Sunday, December 10, 2006

Smákökur - Christmas cookie competition

Advent and the lead up to Christmas in Iceland is a time for baking, as it is elsewhere. Here though there is a very special tradition of baking smákökur, small cakes or cookies. Not just one type but as many as you possibly can. The question isn´t have you baked your smákökur this year yet, it´s how many types have you baked and which ones? I don´t know how many there are, perhaps as many recipes as there are for cookies around the world but I spent this December being offered new and exciting cookies at work and at Óli´s family home and thoroughly enjoyed this cultural adventure. Some of the cookies must have origins abroad and some feel very Icelandic, with cinnamon taste. Rúsínukökur are one of my favourites and piparkökur are one of Óli´s so I include them here. Have a look here for some others (in Icelandic).

Rúsínukökur

225g plain flour, 200g butter or margarine, 180g porridge oats, 220g chopped raisins (we minced then in a .. well.. of course, a mincer), 460g sugar, 2 teaspoons of bicarbonate of soda, 1 teaspoon of salt, 2 eggs

Mix everything to together except the raisins. Add raisins to mix. Let the dough stand in the fridge for a day and bake the day after. Line a baking sheet with baking parchment (no need to butter baking sheet). Roll the dough into small balls about an inch (2.5 cm approx... in weight, 20g dough balls are big, 15 to 20g is fine) in diameter and place on baking sheet leaving a lot of space between them because they completely flatten out when cooked. Bake for 9 minutes at 200 degrees C.

Piparkökur

500g plain flour, 500g soft dark brown sugar, 250g soft butter or margarine, 2 eggs, 5 teaspoons of baking powder, 1 teaspoon of bicarbonate of soda, 2 teaspoons of ginger, 1 teaspoon of cinnamon, half a teaspoon of ground cloves, half a teaspoon of pepper.
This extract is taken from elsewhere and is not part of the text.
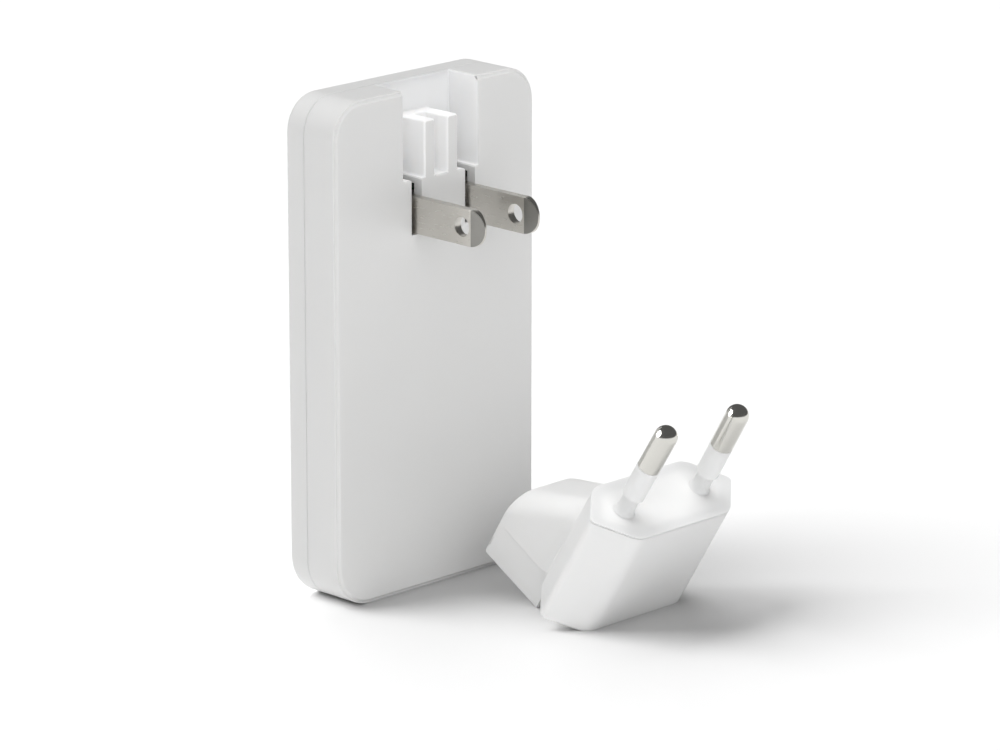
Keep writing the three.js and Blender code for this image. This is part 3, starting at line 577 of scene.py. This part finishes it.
def make_rear_shell():
    rim = SEAM - SEAM_HALF_GAP
    shell = loft("rear", [
        body_layer(WALL, FACE + FACE_WALL),
        body_layer(WALL, rim),
        body_layer(SEAM_CHAMFER, rim),
        body_layer(0.0, rim - SEAM_CHAMFER),
        body_layer(0.0, FACE + EDGE_STEP + EDGE_STEP_ROUND),
        body_layer(EDGE_STEP_ROUND, FACE + EDGE_STEP),
        body_layer(EDGE_STEP, FACE + EDGE_STEP),
        body_layer(EDGE_STEP + FACE_CHAMFER, FACE + EDGE_STEP_ROUND),
        body_layer(EDGE_STEP + FACE_CHAMFER + 0.1, FACE),
    ])
    left = NOTCH_CENTRE - NOTCH_HALF
    right = NOTCH_CENTRE + NOTCH_HALF
    casing = block(
        left - NOTCH_WALL, right + NOTCH_WALL,
        FACE + WALL / 2, FACE + NOTCH_DEPTH + NOTCH_BACK_WALL,
        NOTCH_FLOOR - NOTCH_WALL, HEIGHT - WALL / 2,
    )
    notch = block(left, right, FACE - 2, FACE + NOTCH_DEPTH, NOTCH_FLOOR, HEIGHT + 2)
    key = block(
        NOTCH_CENTRE - KEY_HALF, NOTCH_CENTRE + KEY_HALF,
        FACE - 3, FACE + NOTCH_DEPTH + 1, NOTCH_FLOOR - 1, KEY_TOP,
    )
    groove = block(
        NOTCH_CENTRE - GROOVE_HALF, NOTCH_CENTRE + GROOVE_HALF,
        FACE - 2, FACE + GROOVE_DEPTH, NOTCH_FLOOR, KEY_TOP + 1,
    )
    tool = join(cut(notch, key), groove)
    for node in ("blade_left", "blade_right"):
        low, high = (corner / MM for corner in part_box(node))
        middle = (low.x + high.x) / 2 + SLOT_SHIFT
        slot_low = HINGE.z - BLADE_HEIGHT / 2 - FIT_GAP
        slot = block(middle - SLOT_HALF, middle + SLOT_HALF, FACE - 2, FACE + NOTCH_DEPTH,
                     slot_low, NOTCH_FLOOR + 1)
        tool = join(tool, slot)
    join(shell, casing)
    cut(shell, tool, usb_tool())
    tidy(shell)

    def width_of(middle):
        """How much to round an edge: only those of the notch and of the key block in it."""
        near = 0.01
        if abs(middle.y - FACE) > NOTCH_DEPTH + near:
            return 0
        if not left - near < middle.x < right + near or middle.z <= NOTCH_FLOOR - near:
            return 0
        in_key = abs(middle.x - NOTCH_CENTRE) < KEY_HALF + near and middle.z < KEY_TOP + near
        return KEY_ROUND if in_key else NOTCH_ROUND

    round_edges(shell, width_of)
    settle(shell)
    # the notch's walls take a lighter copy of the white: painted glow that stands in for light shining
    # through their thin walls
    shell.data.materials.append(WHITE)
    shell.data.materials.append(NOTCH_PAINTED_GLOW)
    near = 0.02
    for polygon in shell.data.polygons:
        middle = polygon.center / MM
        across = left - near < middle.x < right + near
        inside = FACE + near < middle.y < FACE + NOTCH_DEPTH + near
        if across and inside and NOTCH_FLOOR - near < middle.z < HEIGHT - near:
            polygon.material_index = 1
    return shell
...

Mix everything together into a dough. It will feel grainy because of the sugar but that´s ok. If you can get caster sugar this would be better. Roll the dough into cylinder 3-4 cm in diameter and wrap in clingfilm. It needs to be in the fridge for at least a few hours so best to do this the day before. Slice the dough into 1 to 1.5cm slices. Bake for 9-11 minutes at 200 degrees C. We baked ours for 8.5 minutes and after that they got too dark underneath. Óli says this makes enough to fill a standard-sized Mum cookie box. This means little to me and Óli´s Mum is a busy and wonderful cook and has what appears to be an infinite number of cookie boxes of all sizes. Let´s say this makes plenty. Apparently though we are doubling the recipe next year.. 2 of everything.